Hong also connected with her city councillor, Frank Di Giorgio, whose community office is across the street, less than 150 metres from the plant itself. Di Giorgio said his office has been hearing concerns from area residents and businesses for years.
From the perspective of Mike Crupi, who used to own the asphalt plant and still owns the property on which it operates, however, this is a case of NIMBYISM pure and simple.
“Look you’re in an industrial area, everybody makes dust,” he said. “You ever driven down a road in the spring time? Dust is flying everywhere until they sweep the roads.”
The asphalt plant, he said, provides a needed service that the city relies on. Asphalt isn’t all bad either, he added, noting it’s one of the most recycled products in the world.
While Crupi agreed Ingram Asphalt has to adapt to environmental rules as they evolve in Ontario, he’s concerned about the approach that’s been taken.
People should be saying “how do we help Ingram?” he said not “how do we get rid of them?”
He’s frustrated by the neighbourhood complaints against the asphalt plant, particularly from Hong.
While Hong said she lives at the complex next door to the plant because it’s easy for her, especially in the winter, Crupi said she should be the one to move, not the plant which is operating in an industrial area.
“Are we a pretty ugly industry, absolutely, unfortunately, but that’s the nature of what construction is, what paving is,” he said.
“If you’re saying ‘hey is a dress manufacturing plant there better than Optimum Waste or Ingram Asphalt,’ no argument, but who’s more necessary?” he said.
“We’re a service industry, we ser- vice what is Toronto, we give them a needed service that saves them money and makes the city viable.”
Hong’s complaints made an impact though. Two months after she said she began calling the ministry to complain, officials “identifie(d) a need to expedite the review” of Ingram Asphalt’s application.
At this point, it had been almost five years since the ministry ordered the company to get a new permit.
Over the next two years, the ministry would go back and forth repeatedly with Ingram Asphalt about issues with their application.
Each time the company responded the ministry seemed to have more questions and concerns.
Between the summer of 2014 and January 2016, the ministry sent six letters asking for improvements and a senior air engineer with the ministry was ready to refuse Ingram Asphalt’s application for a new permit.
In an email to a colleague, the engineer wrote: “I would like to refuse this file, and have them come in when they are ready. We can expedite the application if you wish when they send a new one. I can’t keep this file open any longer.”
Some seven months later, the ministry received an updated application from Ingram that addressed their concerns and in December 2016 they issued the company a new permit, which they say contains significant conditions.

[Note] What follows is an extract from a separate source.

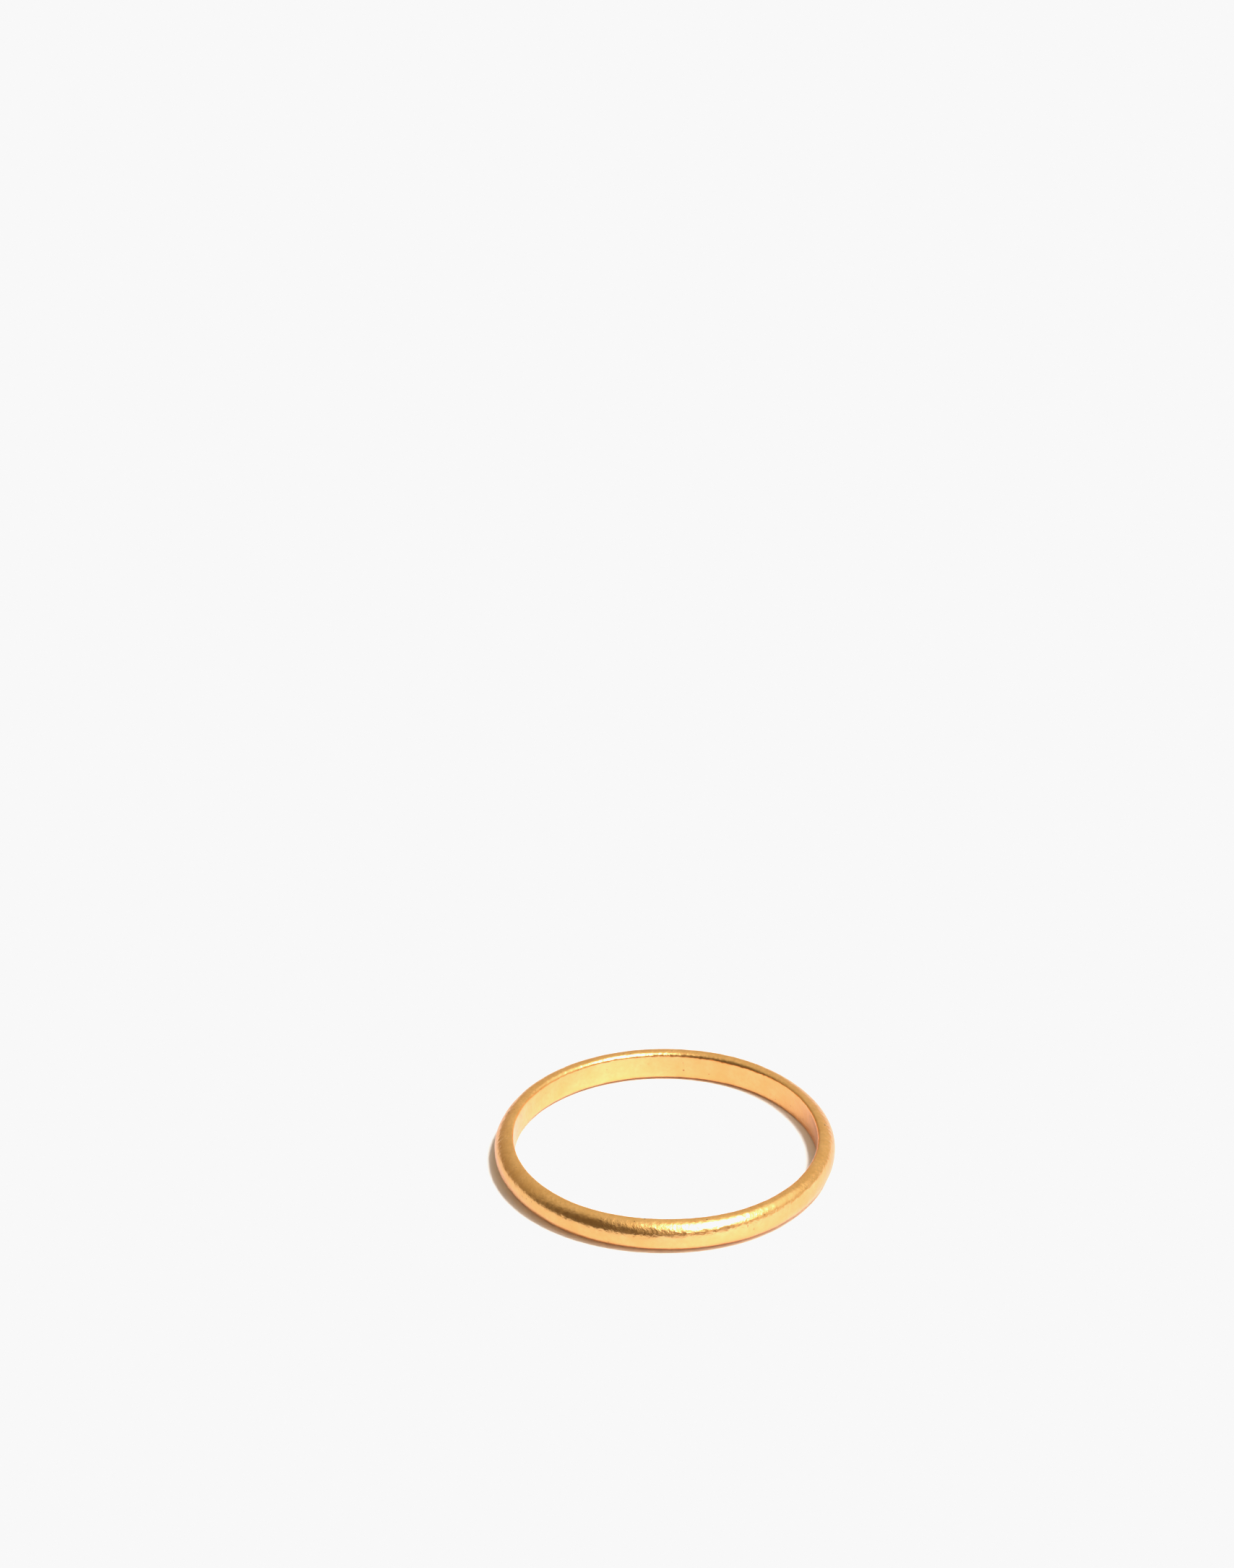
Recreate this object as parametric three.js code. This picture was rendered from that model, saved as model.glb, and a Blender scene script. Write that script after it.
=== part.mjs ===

In a further effort to address concerns, the company is paving the site, using canopy systems to control dust and installing partial enclosures for truck loadouts, an official wrote in a letter to Hong, earlier this year. But the story doesn’t end here. The new permit requires the company to do pollution testing to prove that it is only polluting as much as it’s allowed.

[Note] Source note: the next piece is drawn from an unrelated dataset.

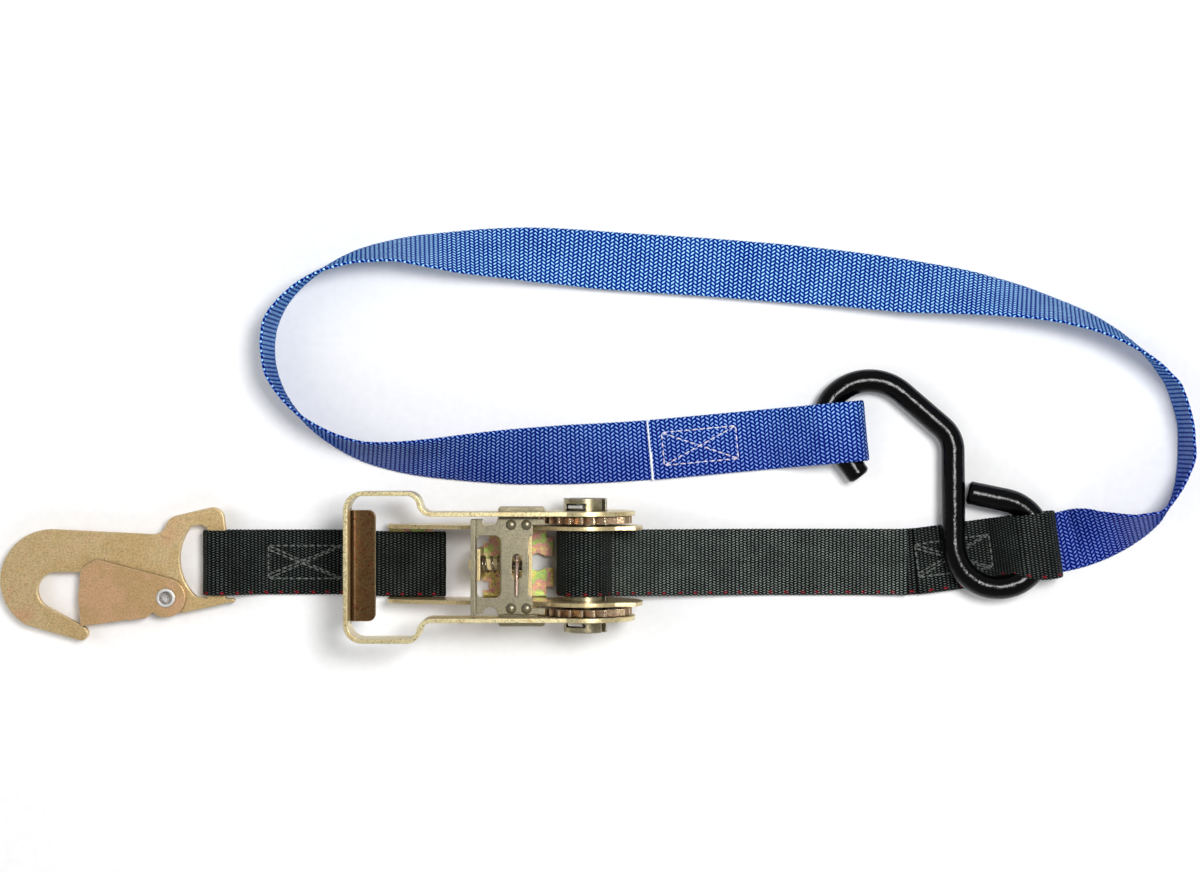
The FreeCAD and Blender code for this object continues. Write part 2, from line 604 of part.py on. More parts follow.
def make_hook_rivet():
    """Tubular rivet, rolled over at both ends."""
    shank, bore, rim, rim_t = 3.0, 2.5, 3.6, 0.7
    face = HOOK_T / 2 + CHEEK_GAP + CHEEK_T + 0.05
    body = rod(V(0, 0, -face - rim_t), V(0, 0, face + rim_t), shank)
    for z in (-face - rim_t, face):
        body = body.fuse(rod(V(0, 0, z), V(0, 0, z + rim_t), rim))
    body = body.cut(rod(V(0, 0, -face - 1), V(0, 0, face + 1), bore))
    rims = [e for e in body.Edges if abs(e.Length - 2 * math.pi * rim) < 0.01]
    outer_rims = [e for e in rims if abs(abs(e.BoundBox.Center.z) - face - rim_t) < 0.01]
    body = body.removeSplitter().makeFillet(0.35, outer_rims)
    return place(body, HOOK_X + RIVET[0], HOOK_Y + RIVET[1], HOOK_Z)


def make_latch_spring():
    """Hairpin spring between the cheeks, pushing the keeper's fold away from the shank."""
    wire = 0.45
    turn = 1.6
    steps = [(14.0,), (turn, -165), (12.0,)]
    pin = bent_wire((18.3, -2.0), -20, steps, wire)
    return place(pin, HOOK_X, HOOK_Y, HOOK_Z)


# ---- straps, drawn in XZ from the spool axis ----
def make_fixed_strap():
    """Short strap sewn into a loop round the snap hook's bar and round the frame's strap bar."""
    eye_x = HOOK_X + sum(HOOK_BAR) / 2 - SPOOL_X
    eye_in, floor = 4.0, HOOK_Z - 4.0 - WEB_T
    double = floor + 2 * WEB_T + GAP
    tongue = eye_x + 17.0
    reach = eye_in + WEB_T
    bar_end = -53.5
    bar_top = FLOOR_Z + FRAME_T + 0.25 + WEB_T
    outer = [(eye_x - reach, floor, reach - 0.05), (bar_end, floor, 2.1), (bar_end, bar_top, 2.1),
             (-79.0, bar_top, 6.0), (-87.0, double, 6.0), (tongue, double, 12.0),
             (eye_x + 3.0, floor + 2 * reach, 6.0), (eye_x - reach, floor + 2 * reach, reach - 0.1)]
    low, high = floor + WEB_T, HOOK_Z + eye_in
    hook_eye = [(eye_x - eye_in, low, eye_in - 0.05), (eye_x + 12.5, low), (eye_x + 2.5, high, 4.0),
                (eye_x - eye_in, high, eye_in - 0.05)]
    bar_eye = [(-82.0, low), (bar_end - WEB_T, low, 0.9), (bar_end - WEB_T, bar_top - WEB_T, 0.9),
               (-78.8, bar_top - WEB_T)]
    half = WEB_W / 2
    strap = side_plate(outer, -half, half)
    for eye in (hook_eye, bar_eye):
        strap = strap.cut(side_plate(eye, -half - 1, half + 1))
    return place(strap, SPOOL_X, RUN_Y, 0)


def descent(start_z):
    """The strap's path from under the spool to the ground, and its rise over the tie's end."""
    spool_run, rise_run = 75.0, 13.0
    lift = WEB_T + GAP
    flat = BEND_X - 5.0 - spool_run - rise_run
    drop = SPOOL_Z - WRAP_R - 0.15 - WEB_T / 2 - (GAP + 1.5 * WEB_T + GAP)
    return ((0.0, start_z), 0, s_bend(spool_run, -drop) + [(flat,)] + s_bend(rise_run, lift))


def layer_strap(top_z, extra):
    """A flat strap leaving the spool; extra is how far it runs past the bend's start."""
    start, heading, steps = descent(top_z)
    face = strip_face(start, heading, steps + [(extra,)], WEB_T)
    return upright(prism(face, -WEB_W / 2, WEB_W / 2))


def make_strap_tail():
    tail_z = SPOOL_Z - WRAP_R - 0.15 - WEB_T / 2
    return place(layer_strap(tail_z, 5.0), SPOOL_X, RUN_Y, 0)


def make_main_strap():
    """Long strap: from the spool along the ground, and sewn back on itself round the S-hook."""
    main_z = SPOOL_Z - WRAP_R - 0.15 - 1.5 * WEB_T - GAP
    run = layer_strap(main_z, 6.0)
    low = 2 * GAP + WEB_T
    double = low + 2 * WEB_T + GAP
    top = 15.5
    end = 60.0
    half = WEB_W / 2
    outer = [(-1.0, low), (end, low, 7.0), (end, top, 7.0), (42.4, top, 4.2), (33.2, double, 3.0),
             (3.0, double), (3.0, low + WEB_T), (-1.0, low + WEB_T)]
    inner = [(34.6, low + WEB_T), (end - WEB_T, low + WEB_T, 5.8), (end - WEB_T, top - WEB_T, 5.8),
             (43.2, top - WEB_T, 3.0)]
    loop = side_plate(outer, -half, half).cut(side_plate(inner, -half - 1, half + 1))
    loop = place(loop, BEND_X, 0, 0, 0)
    loop.rotate(V(BEND_X, 0, 0), UP, BEND_ANGLE)
    strap = place(run.fuse(loop).removeSplitter(), SPOOL_X, RUN_Y, 0)
    # the webbing's edge gives way where the rod of the eye crosses it
    start, heading, steps = s_hook_path()
    return strap.cut(set_s_hook(bent_wire(start, heading, steps, COAT_R + 0.15)))


# ---- soft tie ----
def tie_section(x, y, along, tilt):
    """The webbing's cross-section where its outer edge stands at (x, y)."""
    lean = math.radians(tilt)
    inward = UP.cross(along)
    width = inward * math.cos(lean) + UP * math.sin(lean)
    thick = (UP * math.cos(lean) - inward * math.sin(lean)) * WEB_T
    base = V(x, y, GAP - min(0, thick.z)) + inward * (WEB_T * math.sin(lean))
    far = base + width * TIE_W
    return Part.makePolygon([base, far, far + thick, base + thick, base])


def make_tie_ribbon():
    """The webbing's free run, lofted through cross-sections along its path to the soft loop."""
    steps = 4
    into_loop = V(*polar(1, LOOP_ANGLE), 0)
    last = V(*LOOP_AT, 0) - UP.cross(into_loop) * (TIE_W / 2)
    points = [V(x, y, 0) for x, y, _ in TIE_PATH] + [last]
    tilts = [tilt for _, _, tilt in TIE_PATH] + [0]
    spread = Part.BSplineCurve()
    spread.interpolate(points)
    knots = [spread.parameter(point) for point in points]
    sections = []
    for i in range(len(TIE_PATH)):
        for step in range(steps):
            share = step / steps
            knot = knots[i] + share * (knots[i + 1] - knots[i])
            tilt = tilts[i] + share * (tilts[i + 1] - tilts[i])
            at = spread.value(knot)
            sections.append(tie_section(at.x, at.y, spread.tangent(knot)[0].normalize(), tilt))
    sections.append(tie_section(last.x, last.y, into_loop, 0))
    return Part.makeLoft(sections, True, True)


def make_soft_tie_strap():
    """Blue webbing: sewn under the long strap, carried round, and sewn back into a soft loop."""
    low, top = GAP, 13.2
    double = low + 2 * WEB_T + GAP
    half = TIE_W / 2
    outer = [(0.0, low), (LOOP_L, low, 6.4), (LOOP_L, top, 6.4), (63.0, top, 8.0),
             (44.0, double, 8.0), (-1.9, double), (-1.9, low + WEB_T + GAP), (0.0, low + WEB_T)]
    inner = [(47.0, low + WEB_T), (LOOP_L - WEB_T, low + WEB_T, 5.2),
             (LOOP_L - WEB_T, top - WEB_T, 5.2), (63.5, top - WEB_T, 6.0)]
    loop = side_plate(outer, -half, half).cut(side_plate(inner, -half - 1, half + 1))
    loop = place(loop, LOOP_AT[0], LOOP_AT[1], 0, LOOP_ANGLE)
    return make_tie_ribbon().fuse(loop)


# ---- S-hook ----
def s_hook_path():
    """From the butt end of the eye round to the free tip, in the hook's own plane."""
    start = (5.6, 19.4)
    steps = [(15.0,), (EYE_R, -258.5), (SHANK_L,), (SHOULDER_R, 49.0), (19.8,), (19.06, 86.0),
             (12.8, 82.0), (17.9,)]
    return start, -11.5, steps


def set_s_hook(shape):
    shape.rotate(V(0, 0, 0), V(1, 0, 0), S_HOOK_TILT)
    shape.translate(S_HOOK_AT)
    return shape


def make_s_hook_rod():
    start, heading, steps = s_hook_path()
    return set_s_hook(bent_wire(start, heading, steps, ROD_R))


def make_s_hook_coating():
    start, heading, steps = s_hook_path()
    outside = bent_wire(start, heading, steps, COAT_R)
    inside = bent_wire(start, heading, steps, ROD_R + 0.02)
    return set_s_hook(outside.cut(inside))


# ---- stitching ----
def box_stitch(length, width):
    """A sewn rectangle with both diagonals, as one continuous flat thread."""
    thread, height = 0.8, 0.35
    hx, hy = length / 2, width / 2
    pattern = box(-hx, hx, -hy, hy, 0, height)
    pattern = pattern.cut(box(-hx + thread, hx - thread, -hy + thread, hy - thread, 0, height))
    slope = math.degrees(math.atan2(hy, hx))
    reach = math.hypot(hx, hy) - thread
    for turn in (slope, -slope):
        bar = box(-reach, reach, -thread / 2, thread / 2, 0, height)
        bar.rotate(V(0, 0, 0), UP, turn)
        pattern = pattern.fuse(bar.common(box(-hx, hx, -hy, hy, 0, height)))
    return pattern.removeSplitter()


def make_fixed_strap_stitching():
    top = HOOK_Z - 4.0 + WEB_T + GAP + 0.02
    return place(box_stitch(28.0, 14.0), -113.0, RUN_Y, top)


def make_main_strap_stitching():
    top = 3 * WEB_T + 3 * GAP + 0.02
    seam = place(box_stitch(28.0, 14.0), 18.0, 0, top)
    return place(seam, SPOOL_X + BEND_X, RUN_Y, 0, BEND_ANGLE)


def make_soft_tie_stitching():
    top = 2 * WEB_T + 2 * GAP + 0.02
    seam = place(box_stitch(28.5, 14.0), 17.0, 0, top)
    return place(seam, LOOP_AT[0], LOOP_AT[1], 0, LOOP_ANGLE)


# ---- build ----
def main():
    os.makedirs("parts", exist_ok=True)
    save_ratchet("base_frame", make_base_frame())
    save_ratchet("lock_pawl", make_lock_pawl())
    save_ratchet("lock_pawl_spring", make_lock_pawl_spring())
    save_ratchet("mandrel_half_upper", make_mandrel_half(1))
    save_ratchet("mandrel_half_lower", make_mandrel_half(-1))
    save_ratchet("ratchet_wheels", make_ratchet_wheels())
    save_ratchet("mandrel_pins", make_mandrel_pins())
    save_ratchet("spool_webbing", make_spool_webbing())
    save_ratchet("handle_frame", make_handle_frame())
    save_ratchet("spring_bridge", make_spring_bridge())
    save_ratchet("drive_pawl", make_drive_pawl())
    save_ratchet("pawl_ear_plates", make_pawl_ear_plates())
    save_ratchet("pawl_rivets", make_pawl_rivets())
    save_ratchet("drive_pawl_spring", make_drive_pawl_spring())
    save_ratchet("pawl_split_pin", make_pawl_split_pin())
    save("snap_hook_plate", make_snap_hook_plate())
    save("hook_latch", make_hook_latch())
    save("hook_rivet", make_hook_rivet())
    save("latch_spring", make_latch_spring())
    save("fixed_strap", make_fixed_strap())
    save("fixed_strap_stitching", make_fixed_strap_stitching())
    save("main_strap", make_main_strap())
    save("strap_tail", make_strap_tail())
    save("main_strap_stitching", make_main_strap_stitching())
    save("soft_tie_strap", make_soft_tie_strap())
    save("soft_tie_stitching", make_soft_tie_stitching())
    save("s_hook_rod", make_s_hook_rod())
    save("s_hook_coating", make_s_hook_coating())


main()
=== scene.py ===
import json
import math

import bpy
from mathutils import Matrix, Vector, kdtree, noise


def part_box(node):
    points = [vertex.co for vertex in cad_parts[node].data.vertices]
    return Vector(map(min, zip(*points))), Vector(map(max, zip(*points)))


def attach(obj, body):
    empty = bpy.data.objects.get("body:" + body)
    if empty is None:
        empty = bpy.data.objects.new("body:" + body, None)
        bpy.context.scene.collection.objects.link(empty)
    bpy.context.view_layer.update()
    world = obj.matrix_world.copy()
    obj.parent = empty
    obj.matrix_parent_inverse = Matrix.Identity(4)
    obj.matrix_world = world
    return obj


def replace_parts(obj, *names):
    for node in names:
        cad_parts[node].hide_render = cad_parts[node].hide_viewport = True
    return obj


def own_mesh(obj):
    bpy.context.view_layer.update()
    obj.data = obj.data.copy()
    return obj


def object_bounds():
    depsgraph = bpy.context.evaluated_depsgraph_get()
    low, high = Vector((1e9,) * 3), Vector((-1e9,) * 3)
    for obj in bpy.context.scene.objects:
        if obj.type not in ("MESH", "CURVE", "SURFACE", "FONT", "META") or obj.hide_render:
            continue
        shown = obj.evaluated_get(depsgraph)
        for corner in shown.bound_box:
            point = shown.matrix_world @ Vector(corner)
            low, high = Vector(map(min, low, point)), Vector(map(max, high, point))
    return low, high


# Ratchet tie down laid out flat on a white floor, seen from straight above.
# Lengths are worked in millimetres and turned into metres where a mesh or a lamp is made.

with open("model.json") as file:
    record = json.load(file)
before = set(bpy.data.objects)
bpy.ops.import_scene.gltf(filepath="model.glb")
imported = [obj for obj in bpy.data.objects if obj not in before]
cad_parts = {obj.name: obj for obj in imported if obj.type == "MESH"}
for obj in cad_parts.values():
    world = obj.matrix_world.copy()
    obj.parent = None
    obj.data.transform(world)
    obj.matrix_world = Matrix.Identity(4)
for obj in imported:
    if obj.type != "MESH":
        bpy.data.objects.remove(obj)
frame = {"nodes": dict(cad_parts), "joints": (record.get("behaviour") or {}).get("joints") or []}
CAD_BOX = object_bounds()
MM = 0.001
UP = Vector((0, 0, 1))

# ---- webbing and thread ----
WEB_T, WEB_W, TIE_W = 1.2, 25.4, 23.0
GAP = 0.05                           # air between layers
BLACK_RIB, BLUE_RIB = 1.5, 1.72      # distance from rib to rib along the webbing
BLACK_FLOAT, BLUE_FLOAT = 0.95, 1.5  # distance from float to float across the webbing
TRACER_PITCH = 5.9                   # distance between the red marks of the tracer thread
TRACER_AT = -WEB_W / 2 + 1.25        # its place across the webbing
SEAM_L, SEAM_W = 28.5, 12.6          # sewn box
COAT_R = 4.5                         # S-hook over its coat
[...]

While Ingram Asphalt did those tests in September 2017, the ministry later determined issues with the plant’s ductwork meant the testing hadn’t included emissions from storage tanks.
On Nov. 3, the ministry ordered Ingram Asphalt to stop producing asphalt until they had made repairs, which were completed on Nov. 8. The company will do another round of pollution testing in the spring when Ingram Asphalt resumes full operations, Wheeler said.
By that time, more than eight years will have passed since the ministry ordered the company to apply for a new permit.
The plant sits near the corner of Ingram Dr. and Sheffield St. in an area zoned for industrial use. The edge of the nearest residential neighbourhood is almost 500 metres away. A long-term care facility sits closer, less than 400 metres away.